» **GOAL**
Reproduce only the lines from the one containing "const footprint = new" through the one containing "points = [vertex.co", exactly as written and with both ends included.

━━ PROVIDED MATERIAL ━━

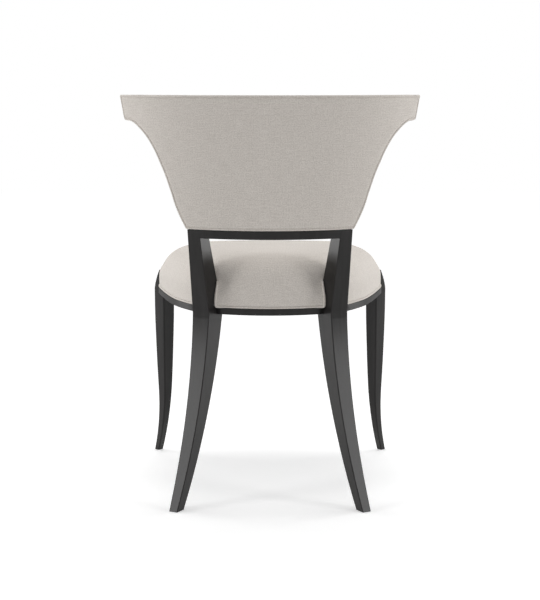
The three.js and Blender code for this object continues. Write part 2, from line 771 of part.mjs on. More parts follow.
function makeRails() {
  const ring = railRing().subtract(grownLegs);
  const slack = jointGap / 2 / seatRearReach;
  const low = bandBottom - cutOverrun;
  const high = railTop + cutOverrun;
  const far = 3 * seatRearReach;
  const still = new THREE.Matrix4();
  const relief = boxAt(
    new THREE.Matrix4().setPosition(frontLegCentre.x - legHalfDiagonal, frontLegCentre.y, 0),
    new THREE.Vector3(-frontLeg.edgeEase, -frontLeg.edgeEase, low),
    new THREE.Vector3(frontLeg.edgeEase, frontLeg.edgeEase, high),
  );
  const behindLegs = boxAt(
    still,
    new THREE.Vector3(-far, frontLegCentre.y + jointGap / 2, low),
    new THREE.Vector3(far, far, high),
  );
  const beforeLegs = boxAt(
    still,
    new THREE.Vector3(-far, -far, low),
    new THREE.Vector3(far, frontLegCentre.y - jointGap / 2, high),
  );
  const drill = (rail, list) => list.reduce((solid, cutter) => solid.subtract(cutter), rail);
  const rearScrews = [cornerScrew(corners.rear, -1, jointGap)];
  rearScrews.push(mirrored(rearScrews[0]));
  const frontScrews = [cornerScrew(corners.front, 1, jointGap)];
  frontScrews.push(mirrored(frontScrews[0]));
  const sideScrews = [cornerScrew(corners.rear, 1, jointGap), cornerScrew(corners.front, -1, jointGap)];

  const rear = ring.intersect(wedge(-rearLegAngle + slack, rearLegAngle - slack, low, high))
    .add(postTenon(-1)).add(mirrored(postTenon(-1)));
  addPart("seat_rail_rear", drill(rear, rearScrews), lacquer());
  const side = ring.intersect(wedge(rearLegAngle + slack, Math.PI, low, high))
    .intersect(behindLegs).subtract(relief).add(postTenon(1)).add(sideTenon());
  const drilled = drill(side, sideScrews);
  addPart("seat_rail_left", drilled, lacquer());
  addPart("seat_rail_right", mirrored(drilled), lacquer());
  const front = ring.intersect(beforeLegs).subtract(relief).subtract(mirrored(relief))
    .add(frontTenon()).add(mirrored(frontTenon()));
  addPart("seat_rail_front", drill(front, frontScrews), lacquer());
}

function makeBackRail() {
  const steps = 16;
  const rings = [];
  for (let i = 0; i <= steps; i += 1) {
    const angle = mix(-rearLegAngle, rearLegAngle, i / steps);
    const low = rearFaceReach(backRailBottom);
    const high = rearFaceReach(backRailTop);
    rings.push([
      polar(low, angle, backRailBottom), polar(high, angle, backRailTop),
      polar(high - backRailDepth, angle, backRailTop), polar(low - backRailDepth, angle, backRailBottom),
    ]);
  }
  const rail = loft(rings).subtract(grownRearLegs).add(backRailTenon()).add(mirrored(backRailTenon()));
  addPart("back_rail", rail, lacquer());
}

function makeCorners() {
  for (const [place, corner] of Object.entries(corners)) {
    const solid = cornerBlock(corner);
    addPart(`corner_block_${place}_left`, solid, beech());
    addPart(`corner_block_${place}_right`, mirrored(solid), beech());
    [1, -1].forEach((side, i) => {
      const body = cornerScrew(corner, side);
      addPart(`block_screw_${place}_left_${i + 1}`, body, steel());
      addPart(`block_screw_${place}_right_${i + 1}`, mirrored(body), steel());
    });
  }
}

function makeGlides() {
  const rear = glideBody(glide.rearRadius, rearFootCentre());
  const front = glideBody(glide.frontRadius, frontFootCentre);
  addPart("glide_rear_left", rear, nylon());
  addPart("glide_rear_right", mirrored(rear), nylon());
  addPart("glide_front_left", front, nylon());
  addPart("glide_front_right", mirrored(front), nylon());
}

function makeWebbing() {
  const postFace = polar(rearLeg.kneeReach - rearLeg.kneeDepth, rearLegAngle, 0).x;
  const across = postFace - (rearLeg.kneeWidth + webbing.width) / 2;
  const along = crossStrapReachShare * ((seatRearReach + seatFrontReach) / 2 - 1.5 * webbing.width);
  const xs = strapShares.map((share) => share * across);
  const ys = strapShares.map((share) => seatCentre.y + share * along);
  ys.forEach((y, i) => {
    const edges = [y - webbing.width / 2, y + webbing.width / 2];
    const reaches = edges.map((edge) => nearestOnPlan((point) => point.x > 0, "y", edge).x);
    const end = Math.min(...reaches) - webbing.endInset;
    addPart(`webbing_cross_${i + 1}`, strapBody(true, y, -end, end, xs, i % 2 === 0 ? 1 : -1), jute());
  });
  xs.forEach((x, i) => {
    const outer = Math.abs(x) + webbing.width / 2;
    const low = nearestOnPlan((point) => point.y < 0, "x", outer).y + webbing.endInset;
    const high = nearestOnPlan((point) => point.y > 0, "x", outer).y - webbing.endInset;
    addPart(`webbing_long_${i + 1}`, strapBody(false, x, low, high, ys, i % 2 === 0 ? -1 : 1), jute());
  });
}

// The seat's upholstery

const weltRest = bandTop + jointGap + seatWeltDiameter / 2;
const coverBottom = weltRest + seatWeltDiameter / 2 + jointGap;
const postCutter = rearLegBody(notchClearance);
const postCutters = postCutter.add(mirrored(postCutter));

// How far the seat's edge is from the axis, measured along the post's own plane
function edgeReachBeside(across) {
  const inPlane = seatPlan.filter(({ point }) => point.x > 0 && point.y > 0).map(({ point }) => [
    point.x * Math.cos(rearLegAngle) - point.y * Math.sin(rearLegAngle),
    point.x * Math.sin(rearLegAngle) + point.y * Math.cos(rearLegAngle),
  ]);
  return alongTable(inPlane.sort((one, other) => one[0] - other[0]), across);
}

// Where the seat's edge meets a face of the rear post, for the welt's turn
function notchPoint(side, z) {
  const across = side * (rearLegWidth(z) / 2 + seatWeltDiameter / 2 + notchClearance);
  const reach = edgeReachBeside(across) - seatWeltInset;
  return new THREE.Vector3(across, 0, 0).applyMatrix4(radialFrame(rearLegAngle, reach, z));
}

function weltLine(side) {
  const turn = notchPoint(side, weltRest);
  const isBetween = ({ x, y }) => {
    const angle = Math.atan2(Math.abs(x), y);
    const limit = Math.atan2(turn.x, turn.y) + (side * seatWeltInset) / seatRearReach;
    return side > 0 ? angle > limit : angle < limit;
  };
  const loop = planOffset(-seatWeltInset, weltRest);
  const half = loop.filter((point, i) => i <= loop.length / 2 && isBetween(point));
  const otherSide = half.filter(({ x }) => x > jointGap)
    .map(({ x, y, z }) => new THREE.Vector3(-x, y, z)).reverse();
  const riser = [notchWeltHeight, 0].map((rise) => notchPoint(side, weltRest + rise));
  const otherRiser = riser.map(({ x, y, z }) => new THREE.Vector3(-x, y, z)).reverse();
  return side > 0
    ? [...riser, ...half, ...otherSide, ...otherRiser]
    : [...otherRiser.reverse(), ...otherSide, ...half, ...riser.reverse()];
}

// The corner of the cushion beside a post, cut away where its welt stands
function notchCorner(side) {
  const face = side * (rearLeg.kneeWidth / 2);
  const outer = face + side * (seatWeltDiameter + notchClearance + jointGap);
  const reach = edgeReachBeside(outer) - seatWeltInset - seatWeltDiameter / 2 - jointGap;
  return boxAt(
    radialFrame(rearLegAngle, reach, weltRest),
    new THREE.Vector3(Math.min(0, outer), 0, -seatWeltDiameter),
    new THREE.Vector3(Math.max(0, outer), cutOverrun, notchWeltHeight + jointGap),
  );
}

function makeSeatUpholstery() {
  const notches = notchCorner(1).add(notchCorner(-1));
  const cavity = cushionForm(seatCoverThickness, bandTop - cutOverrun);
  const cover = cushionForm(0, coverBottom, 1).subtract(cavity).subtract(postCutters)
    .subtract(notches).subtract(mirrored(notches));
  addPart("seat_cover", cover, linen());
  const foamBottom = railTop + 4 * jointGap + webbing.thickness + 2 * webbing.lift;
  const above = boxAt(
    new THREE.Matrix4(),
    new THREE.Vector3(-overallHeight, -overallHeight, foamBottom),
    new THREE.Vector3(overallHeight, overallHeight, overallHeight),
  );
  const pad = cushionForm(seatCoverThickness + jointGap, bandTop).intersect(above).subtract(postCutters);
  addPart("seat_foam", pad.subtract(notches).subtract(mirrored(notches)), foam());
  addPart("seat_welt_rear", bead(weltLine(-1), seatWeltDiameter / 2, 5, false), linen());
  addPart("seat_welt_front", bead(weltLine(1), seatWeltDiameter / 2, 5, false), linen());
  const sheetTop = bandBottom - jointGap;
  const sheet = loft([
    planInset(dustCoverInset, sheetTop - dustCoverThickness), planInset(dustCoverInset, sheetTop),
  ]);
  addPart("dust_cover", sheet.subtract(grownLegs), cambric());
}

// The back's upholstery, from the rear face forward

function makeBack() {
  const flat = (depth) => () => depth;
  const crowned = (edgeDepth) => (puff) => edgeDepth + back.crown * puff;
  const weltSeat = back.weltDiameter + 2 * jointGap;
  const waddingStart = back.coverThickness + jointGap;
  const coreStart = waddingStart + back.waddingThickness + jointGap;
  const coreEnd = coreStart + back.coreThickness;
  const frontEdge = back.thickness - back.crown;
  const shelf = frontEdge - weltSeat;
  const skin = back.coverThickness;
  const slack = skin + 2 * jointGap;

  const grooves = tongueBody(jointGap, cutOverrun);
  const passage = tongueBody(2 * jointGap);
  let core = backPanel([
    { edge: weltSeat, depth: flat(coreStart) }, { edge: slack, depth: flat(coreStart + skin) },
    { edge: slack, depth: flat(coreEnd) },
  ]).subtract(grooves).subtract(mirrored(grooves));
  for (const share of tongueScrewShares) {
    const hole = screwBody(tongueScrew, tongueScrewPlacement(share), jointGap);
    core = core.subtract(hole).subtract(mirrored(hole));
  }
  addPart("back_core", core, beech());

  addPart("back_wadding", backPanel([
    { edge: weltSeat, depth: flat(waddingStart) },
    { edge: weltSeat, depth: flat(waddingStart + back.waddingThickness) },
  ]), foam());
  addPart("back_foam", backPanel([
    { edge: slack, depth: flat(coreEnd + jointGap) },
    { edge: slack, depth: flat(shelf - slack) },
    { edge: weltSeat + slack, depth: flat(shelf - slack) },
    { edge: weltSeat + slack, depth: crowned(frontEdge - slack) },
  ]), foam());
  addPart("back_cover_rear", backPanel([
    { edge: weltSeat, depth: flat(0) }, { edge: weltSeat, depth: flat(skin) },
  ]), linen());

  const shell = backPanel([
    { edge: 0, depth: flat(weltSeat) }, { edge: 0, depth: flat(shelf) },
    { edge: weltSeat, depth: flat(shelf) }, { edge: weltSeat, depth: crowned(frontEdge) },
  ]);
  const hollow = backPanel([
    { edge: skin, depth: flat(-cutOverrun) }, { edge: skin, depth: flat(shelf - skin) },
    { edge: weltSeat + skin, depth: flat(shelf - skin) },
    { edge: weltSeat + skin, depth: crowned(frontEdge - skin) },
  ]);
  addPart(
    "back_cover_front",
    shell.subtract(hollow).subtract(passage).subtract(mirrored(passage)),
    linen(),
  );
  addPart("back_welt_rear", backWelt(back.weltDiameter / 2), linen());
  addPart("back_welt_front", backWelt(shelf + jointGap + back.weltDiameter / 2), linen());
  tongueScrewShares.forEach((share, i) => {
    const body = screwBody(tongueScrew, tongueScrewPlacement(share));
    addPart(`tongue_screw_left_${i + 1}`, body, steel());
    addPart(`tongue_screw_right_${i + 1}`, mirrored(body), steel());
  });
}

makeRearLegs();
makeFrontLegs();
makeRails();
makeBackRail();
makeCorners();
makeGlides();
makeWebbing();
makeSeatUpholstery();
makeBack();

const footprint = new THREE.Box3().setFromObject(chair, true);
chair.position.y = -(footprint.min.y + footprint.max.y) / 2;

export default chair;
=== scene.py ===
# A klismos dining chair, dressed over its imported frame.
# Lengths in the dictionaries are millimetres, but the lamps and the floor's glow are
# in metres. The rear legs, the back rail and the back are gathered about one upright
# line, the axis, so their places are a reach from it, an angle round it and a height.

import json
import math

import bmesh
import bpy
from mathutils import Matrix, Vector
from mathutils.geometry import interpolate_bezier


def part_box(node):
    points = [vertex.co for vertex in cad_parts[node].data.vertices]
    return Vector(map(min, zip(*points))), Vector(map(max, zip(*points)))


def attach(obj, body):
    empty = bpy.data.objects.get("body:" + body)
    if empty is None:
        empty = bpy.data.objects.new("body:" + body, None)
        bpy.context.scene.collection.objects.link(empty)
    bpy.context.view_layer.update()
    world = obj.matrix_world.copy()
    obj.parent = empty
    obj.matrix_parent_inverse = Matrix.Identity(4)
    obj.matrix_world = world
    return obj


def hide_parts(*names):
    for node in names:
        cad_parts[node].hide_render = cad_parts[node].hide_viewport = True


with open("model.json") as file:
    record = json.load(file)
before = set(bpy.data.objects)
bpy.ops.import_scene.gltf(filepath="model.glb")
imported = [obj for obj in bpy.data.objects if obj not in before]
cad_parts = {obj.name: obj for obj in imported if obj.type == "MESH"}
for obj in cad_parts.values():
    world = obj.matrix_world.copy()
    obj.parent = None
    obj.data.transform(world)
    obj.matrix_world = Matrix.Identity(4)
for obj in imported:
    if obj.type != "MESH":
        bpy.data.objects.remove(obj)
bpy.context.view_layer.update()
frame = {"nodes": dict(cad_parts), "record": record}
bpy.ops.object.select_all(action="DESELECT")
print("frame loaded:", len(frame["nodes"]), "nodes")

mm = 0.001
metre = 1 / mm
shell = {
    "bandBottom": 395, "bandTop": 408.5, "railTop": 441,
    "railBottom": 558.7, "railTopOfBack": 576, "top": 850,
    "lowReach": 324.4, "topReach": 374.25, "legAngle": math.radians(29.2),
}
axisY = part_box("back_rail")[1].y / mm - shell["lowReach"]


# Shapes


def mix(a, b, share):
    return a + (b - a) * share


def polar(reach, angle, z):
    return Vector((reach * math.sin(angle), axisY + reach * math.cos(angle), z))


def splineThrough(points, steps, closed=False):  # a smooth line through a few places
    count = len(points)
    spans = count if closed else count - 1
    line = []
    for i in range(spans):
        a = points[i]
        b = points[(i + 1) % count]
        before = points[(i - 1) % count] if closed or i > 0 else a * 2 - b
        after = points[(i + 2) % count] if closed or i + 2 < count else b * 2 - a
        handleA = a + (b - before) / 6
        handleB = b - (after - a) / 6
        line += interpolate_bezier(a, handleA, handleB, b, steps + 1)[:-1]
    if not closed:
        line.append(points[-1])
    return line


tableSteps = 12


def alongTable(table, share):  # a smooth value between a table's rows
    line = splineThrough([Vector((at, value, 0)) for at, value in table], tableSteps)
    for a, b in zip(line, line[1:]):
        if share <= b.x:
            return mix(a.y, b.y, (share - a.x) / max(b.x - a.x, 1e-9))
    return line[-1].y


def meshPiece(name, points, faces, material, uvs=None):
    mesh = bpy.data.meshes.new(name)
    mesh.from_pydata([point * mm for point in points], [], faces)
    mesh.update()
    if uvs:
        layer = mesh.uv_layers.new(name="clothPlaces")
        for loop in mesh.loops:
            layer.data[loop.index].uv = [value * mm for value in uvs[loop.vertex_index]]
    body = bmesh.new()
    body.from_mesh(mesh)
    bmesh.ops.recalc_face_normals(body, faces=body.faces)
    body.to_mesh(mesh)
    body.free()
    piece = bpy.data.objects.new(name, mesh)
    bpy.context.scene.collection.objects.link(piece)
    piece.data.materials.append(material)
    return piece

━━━

» **EXERCISE SOLUTION**
const footprint = new THREE.Box3().setFromObject(chair, true);
chair.position.y = -(footprint.min.y + footprint.max.y) / 2;

export default chair;
=== scene.py ===
# A klismos dining chair, dressed over its imported frame.
# Lengths in the dictionaries are millimetres, but the lamps and the floor's glow are
# in metres. The rear legs, the back rail and the back are gathered about one upright
# line, the axis, so their places are a reach from it, an angle round it and a height.

import json
import math

import bmesh
import bpy
from mathutils import Matrix, Vector
from mathutils.geometry import interpolate_bezier


def part_box(node):
    points = [vertex.co for vertex in cad_parts[node].data.vertices]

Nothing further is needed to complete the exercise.